When I reached the hatch to the main deck, I reported to Lt. Golden that no one answered.   He was satisfied with that.  You know men talk about strange things that happen during combat, and I am just about to tell you only one of them from that day.  I call them miracles today, but back then I was oblivious to most anything going on around me.  One of the men from engineering was watching us come out of the hatch onto the main deck.  He said we were congratulating one another, and slapping each other on the back, and all the while they were machine gunning the main deck where we were.  I told him that would be impossible not to notice the fifty caliber machine gun bullets flying around, but after thinking about it, I guess we didn’t notice.  I think it could be attributed to being elated over escaping death from down below.   Again right here, I would like to bring up the subject of our training that we received in boot camp, and in schools after boot camp.

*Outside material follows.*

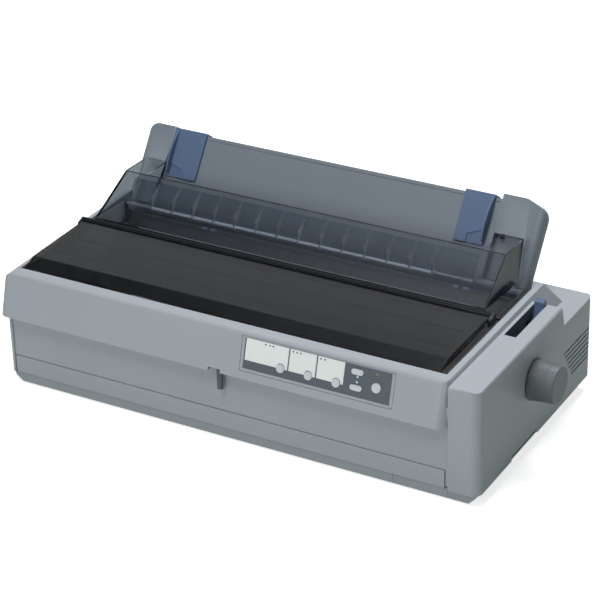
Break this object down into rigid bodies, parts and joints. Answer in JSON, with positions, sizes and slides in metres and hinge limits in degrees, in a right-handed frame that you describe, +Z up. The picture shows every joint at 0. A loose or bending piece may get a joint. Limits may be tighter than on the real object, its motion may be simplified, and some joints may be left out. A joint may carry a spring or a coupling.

I would like to say again, there is absolutely nothing that should have ever been changed with our training, and I mean nothing.  Everyone acted as they should have, there was no panic that I know of, but everyone went about their duties with a discipline, such as I have never observed before.   We were the US Navy, and we acted as such.   The IDF did leave, and we began to try and help the wounded, and the dying.  Every table on the mess deck seemed to have a body on it.  I have no idea how many tables there were on the mess deck, but there were many.  Our Executive Officer lay dying on one of them, and I tried to talk to him, and asked if I could do anything.  He said just get me a cigarette, and go on and help the others.   Well that was Commander Armstrong for sure, as he did like his cigarettes.  He never made it through the day.   There were men who were doing the work of a doctor, or a medic, and I myself bandaged a lot of wounds.  One man came up to me later, and thanked me for bandaging his head, and I looked at the job I had done.  It looked professional to me, and I told him, it must not have been me.  He said it was.